SHORT TASK
Write every line of the material out exactly as shown.

=======

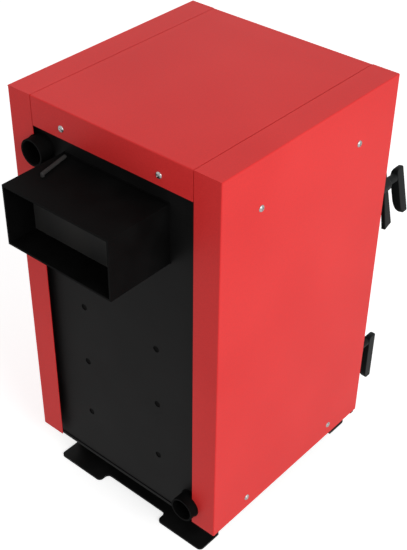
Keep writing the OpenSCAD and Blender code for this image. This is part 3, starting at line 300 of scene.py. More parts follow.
# Yellow-brown and woolly, from its binder.
mineral_wool = spun_fibre("spun_mineral_wool", "#b39a5c", "#d8c489", 4.0)
# Off-white and close-grained.
glass_rope = spun_fibre("braided_glass_rope", "#cfc9bb", "#efebe0", 2.0)
print("fibre finishes:", mineral_wool.name, glass_rope.name)


# %% [markdown]
# The gauge's window is a thin disc of clear glass. It shows the room as a faint reflection
# and lets all the light through, so it is the shader's transmission with almost no roughness.

# %% Gauge glass
def clear_glass():
    haze_mm = 12.0
    finish, tree, place = new_finish("clear_gauge_glass", Transmission_Weight=1.0, IOR=1.45)
    haze = add_node(tree, "ShaderNodeTexNoise", {"Vector": place},
                    {"Scale": 1 / (haze_mm * MM), "Detail": 2.0, "Roughness": 0.5})
    wire_surface(tree, rough=(haze.outputs["Fac"], 0.01, 0.04))
    return finish


# Clear, with a film that softens the mirror image a little.
gauge_glass = clear_glass()
print("glass:", gauge_glass.name)


# %% [markdown]
# Each CAD piece gets its finish by its node name. The materials could be set piece by piece, but
# a table reads like a paint schedule, and the count printed at its end shows a forgotten piece.

# %% Paint schedule
schedule = {
    red_powder_coat: ["side_panel_left", "side_panel_right", "top_panel", "control_panel"],
    black_powder_coat: ["front_cover", "loading_door_cover", "ash_door_cover", "air_flap"],
    jacket_paint: ["outer_jacket", "front_plate", "bottom_plate", "stay_bolts",
                   "loading_door_frame", "ash_door_frame", "loading_door_plate", "ash_door_plate"],
    # The duct and the pipes take the flue paint, whose extra darkness is painted shade.
    flue_paint_darkened_as_shade: ["flue_duct", "supply_pipe", "return_pipe"],
    damper_plate: ["damper"],
    hardware_paint: ["rear_foot_rail", "front_foot_rail", "hinge_brackets", "latch_keepers",
                     "loading_latch_tongue", "ash_latch_tongue"],
    fire_scale: ["firebox_shell", "water_shelf", "grate_ledges", "pan_rails",
                 "loading_door_shield", "ash_door_shield"],
    pan_sheet: ["ash_pan"],
    bright_zinc: ["hinge_pins", "casing_screws", "loading_door_screws", "ash_door_screws",
                  "air_flap_pin", "loading_latch_spindle", "ash_latch_spindle"],
    bracket_zinc: ["top_rails", "panel_standoffs"],
    pocket_brass: ["thermometer_pocket"],
    grate_iron: ["grate_bars"],
    arm_iron: ["loading_latch_arm", "ash_latch_arm"],
    grip_plastic: ["loading_grip", "ash_grip"],
    case_plastic: ["thermometer_case"],
    dial_enamel: ["thermometer_dial"],
    needle_enamel: ["thermometer_needle"],
    gauge_glass: ["thermometer_glass"],
    mineral_board: ["loading_door_block", "ash_door_block"],
    mineral_wool: ["side_wool", "top_wool", "front_cover_wool", "loading_door_wool"],
    glass_rope: ["loading_door_rope", "ash_door_rope"],
}
for finish, node_names in schedule.items():
    for node_name in node_names:
        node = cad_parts[node_name]
        node.data.materials.clear()
        node.data.materials.append(finish)
painted = [name for names in schedule.values() for name in names]
print("painted nodes:", len(painted), "unpainted:", sorted(set(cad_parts) - set(painted)))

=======

SOLUTION FOR THIS TASK
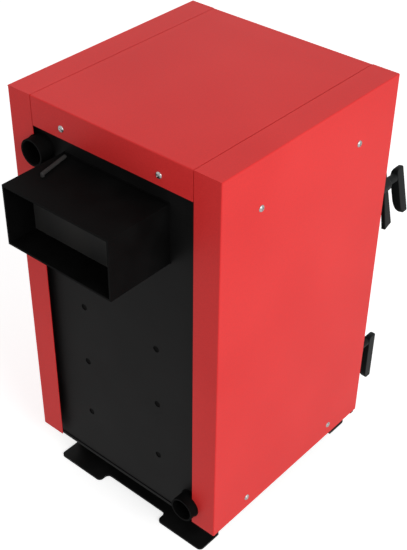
Keep writing the OpenSCAD and Blender code for this image. This is part 3, starting at line 300 of scene.py. More parts follow.
# Yellow-brown and woolly, from its binder.
mineral_wool = spun_fibre("spun_mineral_wool", "#b39a5c", "#d8c489", 4.0)
# Off-white and close-grained.
glass_rope = spun_fibre("braided_glass_rope", "#cfc9bb", "#efebe0", 2.0)
print("fibre finishes:", mineral_wool.name, glass_rope.name)


# %% [markdown]
# The gauge's window is a thin disc of clear glass. It shows the room as a faint reflection
# and lets all the light through, so it is the shader's transmission with almost no roughness.

# %% Gauge glass
def clear_glass():
    haze_mm = 12.0
    finish, tree, place = new_finish("clear_gauge_glass", Transmission_Weight=1.0, IOR=1.45)
    haze = add_node(tree, "ShaderNodeTexNoise", {"Vector": place},
                    {"Scale": 1 / (haze_mm * MM), "Detail": 2.0, "Roughness": 0.5})
    wire_surface(tree, rough=(haze.outputs["Fac"], 0.01, 0.04))
    return finish


# Clear, with a film that softens the mirror image a little.
gauge_glass = clear_glass()
print("glass:", gauge_glass.name)


# %% [markdown]
# Each CAD piece gets its finish by its node name. The materials could be set piece by piece, but
# a table reads like a paint schedule, and the count printed at its end shows a forgotten piece.

# %% Paint schedule
schedule = {
    red_powder_coat: ["side_panel_left", "side_panel_right", "top_panel", "control_panel"],
    black_powder_coat: ["front_cover", "loading_door_cover", "ash_door_cover", "air_flap"],
    jacket_paint: ["outer_jacket", "front_plate", "bottom_plate", "stay_bolts",
                   "loading_door_frame", "ash_door_frame", "loading_door_plate", "ash_door_plate"],
    # The duct and the pipes take the flue paint, whose extra darkness is painted shade.
    flue_paint_darkened_as_shade: ["flue_duct", "supply_pipe", "return_pipe"],
    damper_plate: ["damper"],
    hardware_paint: ["rear_foot_rail", "front_foot_rail", "hinge_brackets", "latch_keepers",
                     "loading_latch_tongue", "ash_latch_tongue"],
    fire_scale: ["firebox_shell", "water_shelf", "grate_ledges", "pan_rails",
                 "loading_door_shield", "ash_door_shield"],
    pan_sheet: ["ash_pan"],
    bright_zinc: ["hinge_pins", "casing_screws", "loading_door_screws", "ash_door_screws",
                  "air_flap_pin", "loading_latch_spindle", "ash_latch_spindle"],
    bracket_zinc: ["top_rails", "panel_standoffs"],
    pocket_brass: ["thermometer_pocket"],
    grate_iron: ["grate_bars"],
    arm_iron: ["loading_latch_arm", "ash_latch_arm"],
    grip_plastic: ["loading_grip", "ash_grip"],
    case_plastic: ["thermometer_case"],
    dial_enamel: ["thermometer_dial"],
    needle_enamel: ["thermometer_needle"],
    gauge_glass: ["thermometer_glass"],
    mineral_board: ["loading_door_block", "ash_door_block"],
    mineral_wool: ["side_wool", "top_wool", "front_cover_wool", "loading_door_wool"],
    glass_rope: ["loading_door_rope", "ash_door_rope"],
}
for finish, node_names in schedule.items():
    for node_name in node_names:
        node = cad_parts[node_name]
        node.data.materials.clear()
        node.data.materials.append(finish)
painted = [name for names in schedule.values() for name in names]
print("painted nodes:", len(painted), "unpainted:", sorted(set(cad_parts) - set(painted)))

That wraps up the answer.